Les marchés des stimulants de synthèse se caractérisent de leur côté par une implication importante des usagers et des pratiques d’importation de différentes envergures. Mais, si le marché de l’ecstasy s’appuie largement sur des usagers « festifs » qui importent la drogue depuis les Pays-Bas, celui de la méthamphétamine fonctionne au travers d’usagers souvent dépendants, qui importent du « Crystal » depuis la République tchèque, et de ressortissants asiatiques qui importent des « pilules thaïes » de leur région d’origine. Le marché de la méthamphétamine est d’ailleurs particulier puisque l’accès à la substance requiert d’en connaître des usagers, ce qui n’est pas le cas pour toutes les autres substances étudiées.
Les substances mises en vente ont des propriétés souvent différentes. Ainsi, l’héroïne disponible a généralement un taux de pureté faible mais prévisible, dû à l’ajout systématique d’un mélange de caféine et de paracétamol spécifique. Il en va tout autrement pour la cocaïne, du moins celle achetée dans la rue : la variabilité en termes de pureté et de produits de coupage est énorme. Nous avons aussi identifié une arnaque quasi-systématique sur les quantités avec une réduction de 20 % par rapport au poids annoncé. Ainsi, l’équivalent d’un gramme de cocaïne pure peut valoir environ Fr. 100 (environ 90 euros) à Fr. 1 500 (environ 1 350 euros) selon l’échantillon acheté dans la rue.
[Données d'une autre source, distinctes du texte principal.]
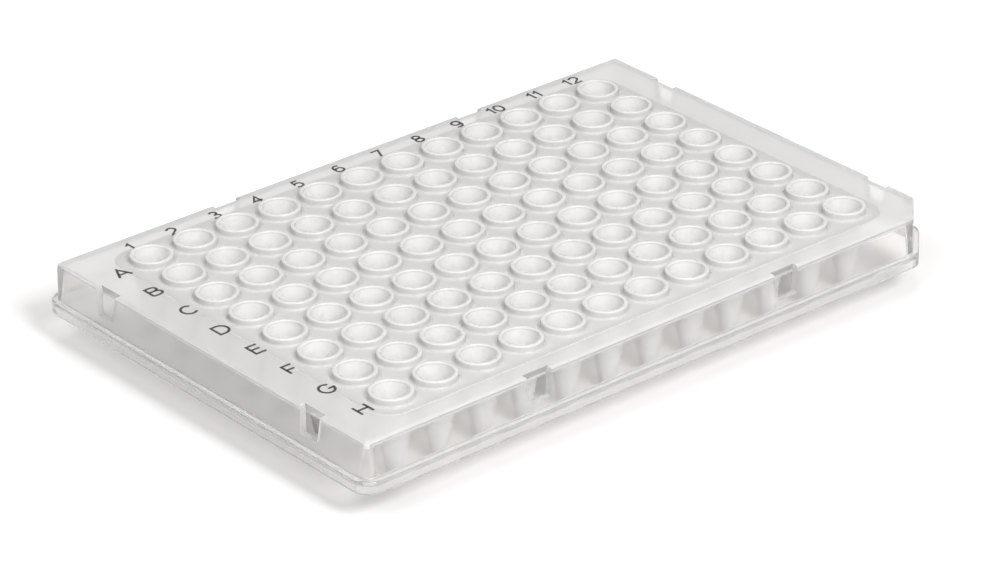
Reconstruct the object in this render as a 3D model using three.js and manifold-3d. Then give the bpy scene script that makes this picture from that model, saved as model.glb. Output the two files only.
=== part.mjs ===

Malgré ces incertitudes, nos estimations des quantités consommées ont clairement révélé la prédominance du marché de la cocaïne. Si l’on prend aussi en compte les saisies de la police, ce marché devrait correspondre à un volume d’environ une demi-tonne de cocaïne coupée par année (pour un nombre d’usagers estimé à environ 14 000). L’héroïne représente moins de la moitié de ce volume et les stimulants synthétiques encore nettement moins. Les saisies de la police représentaient en général entre 5 et 10 % du volume en circulation.
Si le trafic de drogues, par les marges qu’il permet, peut offrir des revenus importants pour chacune des substances étudiées, il reste qu’aujourd’hui seule la cocaïne est susceptible d’offrir une telle opportunité à un nombre relativement large de trafiquants. Le marché de la cocaïne représente en effet les trois quarts du chiffre d’affaires total estimé de tous les marchés (hors cannabis), soit environ 50 millions de francs suisses pour notre région avec un revenu (chiffre d’affaires moins les coûts d’acquisition du produit) de l’ordre de 33 millions de francs. Les marchés des autres substances se situent à un tout autre niveau, y compris celui de l’héroïne qui ne pèse qu’une dizaine de millions de francs et ne permet aux trafiquants des revenus que de trois à quatre millions de francs.
L’étude aura aussi permis de rappeler la diversité des usagers de drogue et la multiplicité de leurs stratégies d’achat. Cela ne concerne pas que les drogues récréatives, mais aussi des substances dont la consommation est traditionnellement associée à une dépendance comme l’héroïne ou, dans une moindre mesure, la méthamphétamine. L’acquisition de produit répond en effet toujours à une multiplicité de critères, incluant bien sûr les moyens financiers et le niveau de consommation, mais aussi des stratégies individuelles de gestion de la consommation ou de relations avec les vendeurs. Ce qui semble en revanche ressortir comme règle du marché pour presque toutes les substances, c’est que les usagers occasionnels, qui sont généralement les plus nombreux, ne sont responsables que d’une petite partie de la consommation et donc du commerce. Pour la cocaïne, nos estimations suggèrent qu’environ trois quarts ou plus des usagers sont des usagers occasionnels, mais qu’ensemble ils ne consomment qu’une petite partie de la drogue en circulation. À l’inverse, les deux groupes qui consomment de manière fréquente cette substance regroupent relativement peu d’individus, mais ceux-ci achètent autour des trois quarts de la cocaïne mise sur le marché. Cette situation rappelle notamment celle de l’alcool et devra aussi être confirmée lors de l’étude du marché du cannabis.
Le projet Marstup couvre de nombreux sujets allant, par exemple, de la composition de la cocaïne sur le marché jusqu’aux raisons pouvant expliquer que des ressortissants nigérians soient présents dans le trafic de cette substance depuis l’Amérique du Sud jusque dans les rues de petites villes suisses. Ces résultats ne peuvent évidemment tous être présentés ici. Ce qui peut et doit être dit, en revanche, c’est que l’étude du marché des drogues est tout à fait possible, pour peu qu’on veuille bien lui donner un peu de place et quelques moyens. Et, lorsqu’elle est réalisée, elle permet d’appréhender ce marché au plus près de la réalité et loin des lieux communs qui caractérisent les débats publics à son sujet. Elle permet surtout de mieux comprendre ces marchés et, partant, de pouvoir s’interroger de manière plus sereine sur la manière de les gérer dans le cadre de nos politiques drogues.